You can strengthen yourself against certain elements if you're facing a boss that abuses one elemental type, extend the use time of your living weapon, boost how much health is restored by healing items, reduce damage from yokai, or even imbue your weapon with a particular element in order to make an elemental-weak boss squirm. Onmyo magic is so good that it's very well worth investing in from early on - these buffs will make a world of difference in boss encounters.
Build your character smart, and respec if you have to
Nioh is very much an old-school RPG in that even though it's an action game it's powered by the very same basic stats that have their roots in D&D games. Those stats can sometimes be a little obtuse to the point where we've written a separate guide all about them - and we highly recommend you go and give it a read to see some suggested builds plus exactly what each of William's base stats does when it's improved.

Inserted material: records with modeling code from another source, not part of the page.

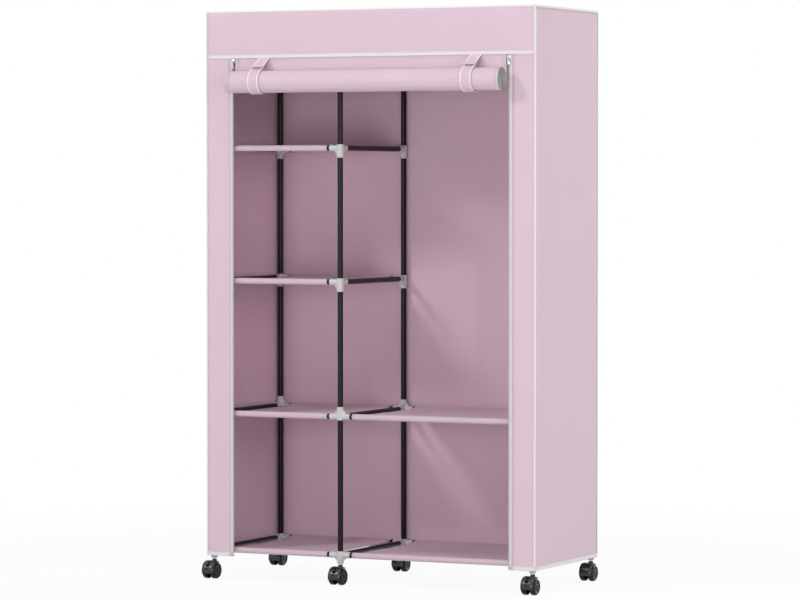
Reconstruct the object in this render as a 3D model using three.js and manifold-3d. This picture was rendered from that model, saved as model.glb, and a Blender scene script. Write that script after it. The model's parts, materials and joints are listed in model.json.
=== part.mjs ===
// Portable fabric wardrobe: a frame of steel tubes in moulded connectors, cloth shelves,
// a zipped cloth cover with its front door rolled up, and six twin-wheel casters.
// Millimetres, +Z up, front towards -Y, origin on the floor under the middle of the whole.

import * as THREE from 'three';
import { mergeVertices } from 'three/addons/utils/BufferGeometryUtils.js';
import Module from 'manifold-3d';

const wasm = await Module();
wasm.setup();

// Frame: distances between post axes, and tube axis heights one above the other
const leftBayWidth = 422;
const rightBayWidth = 618;
const frameDepth = 424;
const lowestTubeHeight = 87;
const shoeBayHeight = 407;
const lowerBayHeight = 395;
const middleBayHeight = 393;
const upperBayHeight = 391.2;

// Steel tube
const tubeDiameter = 16;
const tubeWall = 0.8;
const tubeSides = 8;

// Clearances, and the overrun of every cut
const seatGap = 0.3;
const overrun = 2;

// Moulded connector: a barrel on the post, sockets with gussets, and a tapered leg
const barrelDiameter = 23;
const barrelCrown = 11;
const legReach = 31;
const legEndDiameter = 19;
const socketDiameter = 19.6;
const socketReach = 33;
const socketFloor = 12;
const gussetThickness = 7;
const gussetReach = 22;
const gussetSetback = 6;
const gussetEdge = 3;
const capThickness = 3;

// Foot of a post, which takes a caster stem
const footHeight = 61;
const footDiameter = 16.8;

// Clip-on tee that carries the hanging rod under a top side tube
const teeDrop = 22;
const teeCollarDiameter = 22;
const teeCollarLength = 26;
const teeNeckThickness = 17;

// Cloth shelf: sleeves round the front and back tubes, and a panel that sags a little
const clothThickness = 1.5;
const sleeveThickness = 1.25;
const shelfEndSetback = 41;
const shelfSag = 2.2;
const sagShares = [[0, 0], [0.15, 0.7], [0.35, 1], [0.65, 1], [0.85, 0.7], [1, 0]];

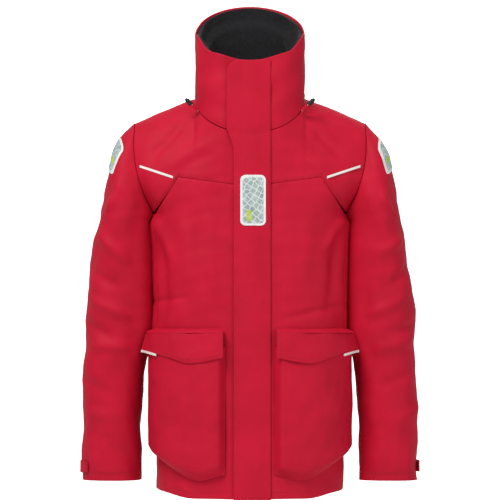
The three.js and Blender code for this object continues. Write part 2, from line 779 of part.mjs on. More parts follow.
function pocketFlapPoint(u, v) {
  const x = pocketX(mix(flapStart, 1, u));
  const flare = pocketFlapFlare * u ** 4 * (1 - v);
  return offFront(x, mix(pocketFlapBottomZ(x), pocketTopHeight, v), flapFace + flare);
}

function pocketPipingPoint(u, v) {
  const along = mix(0.66, 1, u);
  const x = pocketX(mix(flapStart, 1, along));
  const bottom = pocketFlapBottomZ(x) - seamGap;
  const standOff = flapFace + closeGap + pocketFlapFlare * along ** 4;
  return offFront(x, mix(bottom - pipingWidth, bottom, v), standOff);
}

function addPockets() {
  const columns = [0, 0.03, pocketEdge, 0.2, 0.35, 0.5, 0.65, 0.8, 1 - pocketEdge, 0.965, 1];
  const rows = [0, 0.03, pocketEdge, 0.25, 0.45, 0.65, 0.85, 1];
  for (const [side, sign] of sides) {
    const flip = { side: sign };
    const solid = (point, us, vs, thickness) => sheet(mirrored(point, sign), us, vs, thickness, flip);
    add(`pocket_bag_${side}`, solid(pocketBagPoint, columns, rows, pocketWall), redShell);
    const base = solid(pocketFlapBaseOuter, steps(12), steps(4), pocketFlapThickness);
    add(`pocket_flap_seat_${side}`, base, redShell);
    add(`pocket_flap_${side}`, solid(pocketFlapPoint, steps(12), steps(3), pocketFlapThickness), redShell);
    add(`pocket_piping_${side}`, solid(pocketPipingPoint, steps(5), steps(1), pipingThickness), whiteTape);
  }
}

function chestPipingPoint(u, v) {
  const x = mix(chestSeamHalfWidth + 10, armholeX(0.5) - 9, u);
  const z = mix(chestSeamEndHeight - 4, chestSeamEndHeight + 18, u) + pipingWidth * v;
  return offFront(x, z, seamGap + pipingThickness * 0.7);
}

function addChestPiping() {
  for (const [side, sign] of sides) {
    const thickness = pipingThickness * 0.7;
    const strip = sheet(mirrored(chestPipingPoint, sign), steps(6), steps(1), thickness, { side: sign });
    add(`chest_piping_${side}`, strip, whiteTape);
  }
}

// ---- Sleeves ----

const bendX = chestHalfWidth + sleevePivotOut;
const bendZ = underarmHeight - sleevePivotDrop;
const bendStart = 79; // degrees above level, along the armhole's own slope
const bendReach = [[0, 100], [24, 101], [51, 130], [64, 157], [77, 186], [80, 190]];
const sleeveOuterX = [
  [sleeveHemHeight, 133], [100, 132], [186, 130], [266, 128],
  [346, 126], [426, 120], [506, 108], [bendZ, 100],
];
const sleeveInnerX = [
  [sleeveHemHeight, 15], [106, 15], [220, 10],
  [elbowHeight, 3], [500, 7], [bendZ, sleeveInnerRadius],
];
const bendShare = 0.4; // share of the sleeve's rows in the bend

function armholePoint(angle) {
  const k = (1 + Math.cos(angle)) / 2;
  const z = mix(underarmHeight, shoulderPointHeight, k);
  const x = armholeX(k);
  const p = Math.sin(angle) >= 0 ? onFront(x, z) : onBack(x, z);
  p.x += armholeGap;
  return p;
}

function sleeveRing(angle, v) {
  const across = Math.sign(Math.cos(angle)) * Math.abs(Math.cos(angle)) ** (2 / sleeveRoundness);
  const deep = Math.sign(Math.sin(angle)) * Math.abs(Math.sin(angle)) ** (2 / sleeveRoundness);
  if (v < bendShare) {
    const tilt = mix(bendStart, 0, v / bendShare);
    const reach = profile(bendReach, tilt);
    const half = (reach - sleeveInnerRadius) / 2;
    const from = sleeveInnerRadius + half * (1 + across);
    const x = bendX + from * Math.cos(radians(tilt));
    return new THREE.Vector3(x, -sleeveHalfDepthAtTop * deep, bendZ + from * Math.sin(radians(tilt)));
  }
  const down = (v - bendShare) / (1 - bendShare);
  const z = mix(bendZ, sleeveHemHeight, down);
  const outer = bendX + profile(sleeveOuterX, z);
  const inner = bendX + profile(sleeveInnerX, z);
  const depth = mix(sleeveHalfDepthAtTop, sleeveHalfDepthAtHem, down);
  return new THREE.Vector3(mix(inner, outer, (1 + across) / 2), -depth * deep, z);
}

function sleevePoint(u, v) {
  const angle = 2 * Math.PI * u;
  const start = armholePoint(angle);
  return start.lerp(sleeveRing(angle, v), ease(v / (bendShare * 0.55)));
}

const onSleeve = (distance) => (u, v) => {
  const normal = normalOf(sleevePoint, u, v, [-Infinity, Infinity], [0, 1]);
  return sleevePoint(u, v).addScaledVector(normal, distance);
};

const sleeveRowAt = (z) => bendShare + (1 - bendShare) * ((bendZ - z) / (bendZ - sleeveHemHeight));

function shoulderPatchPoint(u, v) {
  return onSleeve(layerGap + patchThickness)(mix(-0.13, 0.13, u), mix(0.102, 0.172, v));
}

const tabReach = { left: [-0.3, 0.03], right: [-0.3, 0.12] };

function cuffTabPoint([back, front]) {
  const low = sleeveRowAt(tabCentreHeight - tabHeight / 2);
  const high = sleeveRowAt(tabCentreHeight + tabHeight / 2);
  return (u, v) => onSleeve(layerGap + tabThickness)(mix(back, front, u), mix(high, low, v));
}

function innerCuffPoint(u, v) {
  const z = sleeveHemHeight + 8 + innerCuffLength * (1 - v);
  const base = sleevePoint(u, sleeveRowAt(z));
  const middle = sleevePoint(0, sleeveRowAt(z)).lerp(sleevePoint(0.5, sleeveRowAt(z)), 0.5);
  const radius = base.distanceTo(middle);
  const inset = sleeveThickness + seamGap + innerCuffTaper * v;
  return base.lerp(middle, inset / radius);
}

function addSleeves() {
  const upper = steps(11).map((k) => k * bendShare);
  const rows = [...upper, ...steps(8).slice(1).map((k) => mix(bendShare, 1, k))];
  for (const [side, sign] of sides) {
    const flip = { loop: true, side: sign };
    const solid = (point, us, vs, thickness, how) => sheet(mirrored(point, sign), us, vs, thickness, how);
    add(`sleeve_${side}`, solid(sleevePoint, steps(28), rows, sleeveThickness, flip), redShell);
    const patch = solid(shoulderPatchPoint, steps(10), steps(4), patchThickness, { side: sign });
    add(`shoulder_patch_${side}`, patch, reflective);
    const cuff = solid(innerCuffPoint, steps(28), steps(3), innerCuffThickness, flip);
    add(`inner_cuff_${side}`, cuff, blackCloth);
    const tab = solid(cuffTabPoint(tabReach[side]), steps(10), steps(1), tabThickness, { side: sign });
    add(`cuff_tab_${side}`, tab, redShell);
  }
}

// ---- Lining and hem ----

function bodyLoopPoint(startX) {
  return (u, z) => {
    const side = u < 0.5 ? 1 : -1;
    const turn = 2 * (u < 0.5 ? u : 1 - u);
    if (turn < 0.5) {
      const wide = halfWidth(z);
      const x = acrossFront(mix(startX / wide, 1, turn * 2), wide);
      const p = onFront(x, z);
      p.x *= side;
      return p;
    }
    const x = halfWidth(z) * Math.sin(Math.PI * (1 - turn));
    const p = onBack(x, z);
    p.x *= side;
    return p;
  };
}

function addLining() {
  const startX = zipChannelHalfWidth + zipTapeWidth + 2;
  const loop = bodyLoopPoint(startX);
  const band = (low, high) => (u, v) => loop(u, mix(low, high, v));
  const depth = () => shellThickness + layerGap + 0.2;
  const lining = sunk(band(42, underarmHeight - 12), depth);
  add("body_lining", sheet(lining, steps(40), steps(4), liningThickness), blackCloth);
  const facing = sunk(band(1, 40), depth);
  add("hem_facing", sheet(facing, steps(40), steps(1), liningThickness), redShell);
}

// ---- Collar cord locks ----

function turned(points, segments) {
  return new THREE.LatheGeometry([...points, points[0]].map(([r, y]) => new THREE.Vector2(r, y)), segments);
}

// The cord comes out of the neck seam and runs up and outwards to its lock.
function cordFrame(sign) {
  const x = collarHalfWidth - 8;
  const seat = onFront(x, neckFrontZ(x));
  const from = new THREE.Vector3(seat.x + 1.5, seat.y - 3.1, seat.z + 1);
  const along = new THREE.Vector3(20, -5, 19).normalize();
  const frame = new THREE.Group();
  frame.position.set(sign * from.x, from.y, from.z);
  along.x *= sign;
  frame.quaternion.setFromUnitVectors(new THREE.Vector3(0, 1, 0), along);
  return frame;
}

function addCordLock(side, sign) {
  const frame = cordFrame(sign);
  jacket.add(frame);
  const tabLength = 16;
  const lockStart = tabLength + 2;
  const bore = cordRadius + closeGap;
  const cupRadius = buttonRadius + slideGap;
  const cupFloor = lockStart + 6;
  const lockEnd = lockStart + lockLength;
  const outside = [[bore, lockStart], [lockRadius, lockStart], [lockRadius, lockEnd]];
  const inside = [[cupRadius, lockEnd], [cupRadius, cupFloor], [bore, cupFloor]];
  const barrel = turned([...outside, ...inside].reverse(), 20);
  add(`cord_lock_${side}`, solidFrom(...unindexed(barrel)), blackPlastic, frame);
  const buttonStart = cupFloor + buttonTravel + 0.2;
  const buttonEnd = lockEnd + buttonProud;
  const button = new THREE.CylinderGeometry(buttonRadius, buttonRadius, buttonEnd - buttonStart, 20);
  button.translate(0, (buttonStart + buttonEnd) / 2, 0);
  add(`cord_lock_button_${side}`, button, blackPlastic, frame);
  const cordEnd = cupFloor - 0.5;
  const cord = new THREE.CylinderGeometry(cordRadius, cordRadius, cordEnd, 12);
  cord.translate(0, cordEnd / 2, 0);
  add(`drawcord_${side}`, cord, paleCord, frame);
  const tab = box(-cordTabWidth / 2, cordTabWidth / 2, 1, tabLength, bore, cordRadius + 2);
  add(`cord_tab_${side}`, tab, redShell, frame);
}

// A lathe's closed profile as positions and triangles with shared corners.
function unindexed(geometry) {
  geometry.deleteAttribute("normal");
  geometry.deleteAttribute("uv");
  const merged = mergeVertices(geometry, 1e-3);
  return [Array.from(merged.attributes.position.array), Array.from(merged.index.array)];
}

function addCords() {
  for (const [side, sign] of sides) addCordLock(side, sign);
}

addBody();
addCollar();
const hangPoint = addHangLoop();
addZip();
addStormFlap();
addInnerFlap();
addPockets();
addChestPiping();
addSleeves();
addLining();
addCords();

// The hang loop's top is the origin.
const model = new THREE.Group();
jacket.position.copy(hangPoint).negate();
model.add(jacket);

export default model;
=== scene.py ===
import math

import bpy
import numpy as np
from bpy.props import FloatProperty, FloatVectorProperty, PointerProperty
from bpy.types import Operator, Panel, PropertyGroup
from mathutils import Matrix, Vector


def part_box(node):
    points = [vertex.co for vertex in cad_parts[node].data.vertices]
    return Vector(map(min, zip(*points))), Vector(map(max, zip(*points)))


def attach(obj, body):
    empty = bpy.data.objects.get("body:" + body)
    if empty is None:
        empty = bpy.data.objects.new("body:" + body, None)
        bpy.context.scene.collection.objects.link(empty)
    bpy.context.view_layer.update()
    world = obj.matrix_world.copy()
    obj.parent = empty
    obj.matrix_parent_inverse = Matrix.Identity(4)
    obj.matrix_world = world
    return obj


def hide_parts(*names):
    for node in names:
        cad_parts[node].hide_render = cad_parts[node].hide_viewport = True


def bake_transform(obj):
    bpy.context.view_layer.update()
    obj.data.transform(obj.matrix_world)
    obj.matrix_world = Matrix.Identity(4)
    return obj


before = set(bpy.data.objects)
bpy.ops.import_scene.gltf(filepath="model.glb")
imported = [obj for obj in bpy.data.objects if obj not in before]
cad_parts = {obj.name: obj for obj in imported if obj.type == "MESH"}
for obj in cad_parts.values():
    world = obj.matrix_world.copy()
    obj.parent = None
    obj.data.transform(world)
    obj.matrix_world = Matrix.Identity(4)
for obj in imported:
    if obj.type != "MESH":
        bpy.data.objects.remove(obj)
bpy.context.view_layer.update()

bl_info = {
    "name": "Foul weather jacket",
    "version": (1, 0, 0),
    "blender": (4, 5, 0),
    "location": "View3D > Sidebar > Jacket",
    "description": "Builds a sailing jacket of coated cloth around its packed model",
    "category": "Object",
}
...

Mistakes happen, however. When they do, you might want to respec - reset William's progression so you can spend skill points again and turn him into a different kind of character. Nioh mercifully has this feature, but getting to it is a little obtuse. Here's what you need to do:
- Complete the first two main story missions to unlock the blacksmith. Find the blacksmith by heading to an area's starting point (marked on the map by an enormous building) and selecting it.

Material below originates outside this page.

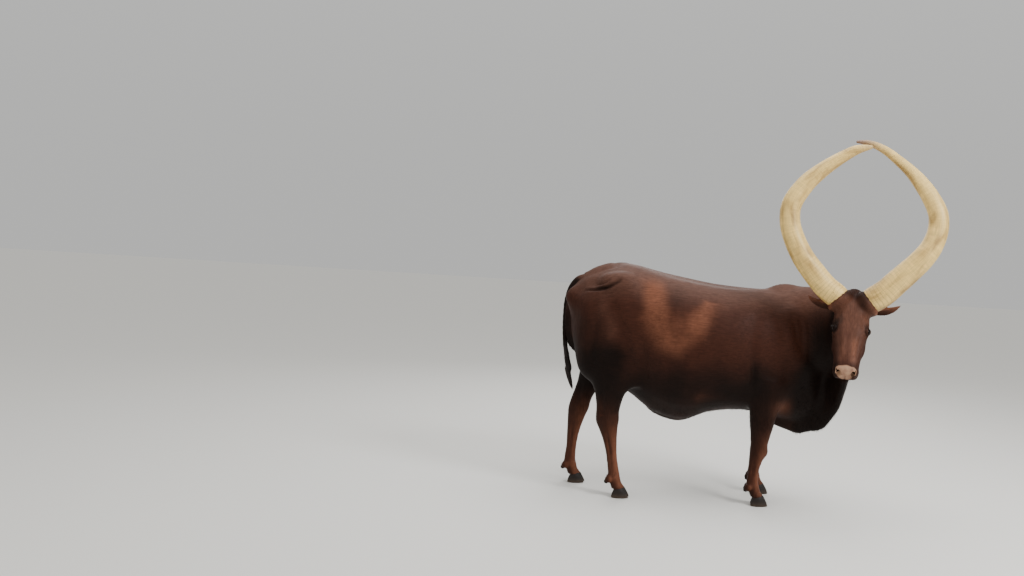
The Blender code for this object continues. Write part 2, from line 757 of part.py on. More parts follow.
def tidy(made, material):
    """Welds, triangulates and colours a finished piece, and keeps its one closed body."""
    bodies = bodies_of(made)
    name = made.name
    bpy.data.objects.remove(made)
    body = bodies[0]
    for spare in bodies[1:]:
        spare.free()
    bmesh.ops.dissolve_degenerate(body, edges=body.edges, dist=2e-5)
    bmesh.ops.triangulate(body, faces=body.faces)
    return object_of(name, body, material)


def main():
    clear_scene()
    coat = finish("dark brown coat", (0.085, 0.032, 0.020), 0.5)
    horn_matter = finish("cream horn", (0.62, 0.50, 0.30), 0.45)
    claw_matter = finish("dark claw", (0.040, 0.028, 0.020), 0.5)
    eye_matter = finish("dark eye", (0.012, 0.008, 0.006), 0.1)
    hair = finish("black brown hair", (0.018, 0.010, 0.008), 0.6)

    # where the head is parted from the neck: behind the jaw, square to the way the face looks
    looks = Matrix.Rotation(HEAD_TURN, 4, "Z") @ Matrix.Rotation(math.radians(-6), 4, "Y")
    seam = Vector((0.858, -0.300, 1.150))
    beyond = looks.to_3x3() @ AHEAD

    body = fuse("body", trunk_pieces() + neck_pieces() + leg_pieces(), BODY_VOXEL, BODY_TRIANGLES, 26, 0.62)
    throat = object_of("throat", copy_of(body))
    boolean(throat, block(seam + beyond * (0.5 + GAP / 2), (1.0, 0.43, 1.2), looks), "INTERSECT")
    boolean(body, block(seam + beyond * (0.5 - GAP / 2), (1.0, 0.44, 1.2), looks), "DIFFERENCE")

    head = fuse("head", head_pieces(), HEAD_VOXEL, HEAD_TRIANGLES, 4)
    boolean(head, block(seam + beyond * (0.5 + GAP / 2), (1.0, 0.42, 1.2), looks), "INTERSECT")
    boolean(head, throat, "UNION")
    boolean(head, mouth_groove(head), "DIFFERENCE")
    eyes = []
    horns = []
    ears = []
    for word, side in SIDES.items():
        boolean(head, nostril(side), "DIFFERENCE")
        boolean(head, lid_opening(side), "DIFFERENCE")
        eyes.append(object_of("eye_" + word, eye(side), eye_matter))
        horns.append(object_of("horn_" + word, horn(side), horn_matter))
        ears.append(object_of("ear_" + word, ear(side), coat))
    seated(head, eyes + horns)
    seated(head, ears, 2 * GAP)
    tidy(head, coat)
    for ear_made, horn_made in zip(ears, horns):
        seated(ear_made, [horn_made])
        tidy(ear_made, coat)

    # the trunk, the neck and the four legs
    lean = Matrix.Rotation(math.radians(-8), 4, "Z") @ Matrix.Rotation(math.radians(-6), 4, "Y")
    cuts = [block((0.625, 0.0, 0.9), (GAP, 0.9, 1.3), lean)]
    for (place, word), foot in FOOT_X.items():
        front = place == "front"
        x = foot if front else foot - 0.085 if word == "right" else foot + 0.040
        height = FORELEG_CUT if front else HIND_LEG_CUT
        cuts.append(block((x, SIDES[word] * 0.170, height), (0.200 if front else 0.260, 0.220, GAP)))
    bodies = parted(body, cuts)
    names = {}
    for piece in bodies:
        middle = middle_of(piece)
        if middle.z > 0.6:
            name = "torso" if middle.x < 0.5 else "neck"
        else:
            name = ("leg_front_" if middle.x > 0 else "leg_hind_") + ("right" if middle.y < 0 else "left")
        if name not in names:
            names[name] = object_of(name, piece)
        else:
            piece.free()

    bone = object_of("tail", tail(), hair)
    seated(names["torso"], [bone])
    tuft = tail_tuft(bone)
    for (place, word), foot in FOOT_X.items():
        side = SIDES[word]
        shank = names["leg_" + place + "_" + word]
        horny = []
        for part, way in (("inner", -1.0), ("outer", 1.0)):
            y = side * (STANCE + way * CLAW_APART / 2)
            ending = "_" + place + "_" + word + "_" + part
            horny.append(object_of("claw" + ending, claw(foot + CLAW_AHEAD, y, -side * way), claw_matter))
            horny.append(object_of("dewclaw" + ending, dewclaw(foot, y), claw_matter))
        seated(shank, horny)
    for made in names.values():
        tidy(made, coat)
    tidy(tuft, hair)

    # the middle of the whole stands on the origin
    points = [v.co for made in bpy.data.objects for v in made.data.vertices]
    low = [min(p[k] for p in points) for k in range(3)]
    high = [max(p[k] for p in points) for k in range(3)]
    shift = Matrix.Translation((-(low[0] + high[0]) / 2, -(low[1] + high[1]) / 2, -low[2]))
    for made in bpy.data.objects:
        made.data.transform(shift)


main()
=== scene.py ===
"""A life-size Ankole-Watusi in its dark brown coat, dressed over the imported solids, in metres, +Z up.

One skin stands for all the flesh. It is fused from the solids, evened, folded and creased as hide is,
and thinned where it is plain. Tufts of coat, the switch of the tail, eyes, horns and claws are pieces of
their own.
"""

import math

import bmesh
import bpy
import numpy as np
from bpy.props import FloatProperty, IntProperty, PointerProperty, StringProperty
from mathutils import Matrix, Vector
from mathutils.bvhtree import BVHTree


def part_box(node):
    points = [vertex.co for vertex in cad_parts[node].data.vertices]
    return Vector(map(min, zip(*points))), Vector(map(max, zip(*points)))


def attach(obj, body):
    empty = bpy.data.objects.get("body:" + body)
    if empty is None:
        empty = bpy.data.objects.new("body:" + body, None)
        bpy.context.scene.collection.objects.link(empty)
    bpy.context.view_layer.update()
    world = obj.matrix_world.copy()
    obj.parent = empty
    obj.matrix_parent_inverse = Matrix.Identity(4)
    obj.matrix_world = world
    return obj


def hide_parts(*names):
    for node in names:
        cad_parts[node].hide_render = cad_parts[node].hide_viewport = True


bl_info = {
    "name": "Ankole-Watusi",
    "version": (1, 0, 0),
    "blender": (4, 5, 0),
    "location": "View3D > Sidebar > Watusi",
    "description": "Dresses the packed solids of an Ankole-Watusi with skin, coat, horns, eyes and claws",
    "category": "Object",
}

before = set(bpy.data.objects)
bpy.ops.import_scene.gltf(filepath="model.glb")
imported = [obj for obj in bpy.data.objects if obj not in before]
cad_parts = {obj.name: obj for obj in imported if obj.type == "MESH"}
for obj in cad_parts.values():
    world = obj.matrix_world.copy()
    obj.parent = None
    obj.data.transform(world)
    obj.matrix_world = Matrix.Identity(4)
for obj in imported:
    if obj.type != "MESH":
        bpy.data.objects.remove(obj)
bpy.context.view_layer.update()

ROOT = "root"
SIDES = {"right": -1.0, "left": 1.0}
PLACES = ("front", "hind")
LEGS = [f"leg_{place}_{word}" for place in PLACES for word in SIDES]
PARTS = ("inner", "outer")
CLAWS = [f"claw_{place}_{word}_{part}" for place in PLACES for word in SIDES for part in PARTS]
FLESH = ["head", "ear_right", "ear_left", "neck", "torso", "tail"] + LEGS

# How the head is turned, rolled and sloped, and where the eyes sit in it from the poll
HEAD_TURN = math.radians(-96.5)
HEAD_ROLL = math.radians(-4.0)
FACE_SLOPE = math.radians(53.0)
EYE_PLACE = Vector((0.226, 0.0, -0.045))

# The near fore foot's middle, ahead of the middle of the barrel
FORE_FOOT = 0.4005


def middle(node):
    """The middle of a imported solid's box."""
    low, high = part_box(node)
    return (low + high) / 2


# The trunk's own place: x ahead of the barrel's middle, y left of the midline, z above the floor
TRUNK = Vector((
    middle("claw_front_right_outer").x - FORE_FOOT,
    sum(middle(f"claw_front_{word}_{part}").y for word in SIDES for part in PARTS) / 4,
    0.0,
))
LEVEL = (Matrix.Rotation(HEAD_TURN, 4, "Z") @ Matrix.Rotation(HEAD_ROLL, 4, "X")).to_3x3()
# +X down the face, +Y the animal's left, +Z out of the forehead
SKULL = LEVEL @ Matrix.Rotation(FACE_SLOPE, 3, "Y")
POLL = (middle("eye_right") + middle("eye_left")) / 2 - SKULL @ EYE_PLACE
HEAD = Matrix.Translation(POLL) @ SKULL.to_4x4()
# The seam between head and neck, behind the jaw
SEAM = TRUNK + Vector((0.858, -0.300, 1.150))
# The way the seam faces
LOOKS = Matrix.Rotation(HEAD_TURN, 3, "Z") @ Matrix.Rotation(math.radians(-6), 3, "Y") @ Vector((1, 0, 0))

# Settings that many nodes share
COLOURS = {"data_type": "RGBA"}
NUMBERS = {"data_type": "FLOAT"}
SOFT = {"interpolation_type": "SMOOTHSTEP"}
PLUS = {"operation": "ADD"}
MINUS = {"operation": "SUBTRACT"}
TIMES = {"operation": "MULTIPLY"}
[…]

- At the blacksmith, look at the items for sale: the one you want, the Book of Reincarnation, is 10,000 gold. Buy it. Keep in mind that the book gets more expensive each time you buy one - the second time around it'll cost you 30,000, three times as much.
- Back in the starting point menu, head to the storehouse. You'll find your book here, ready for you. When you use it, all previous progression will be removed but also all Amrita previously spent will be returned to you, plus all Samurai, Ninja and Onmyo Magic skill points.
- Now visit a shrine. At the shrine, you'll be able to re-spend all those points at will. A full re-spec! Pricey, but worth it.
- Later in the game the Hidden Teahouse will also sell the books in exchange for Glory, though the price will similarly skyrocket with multiple uses.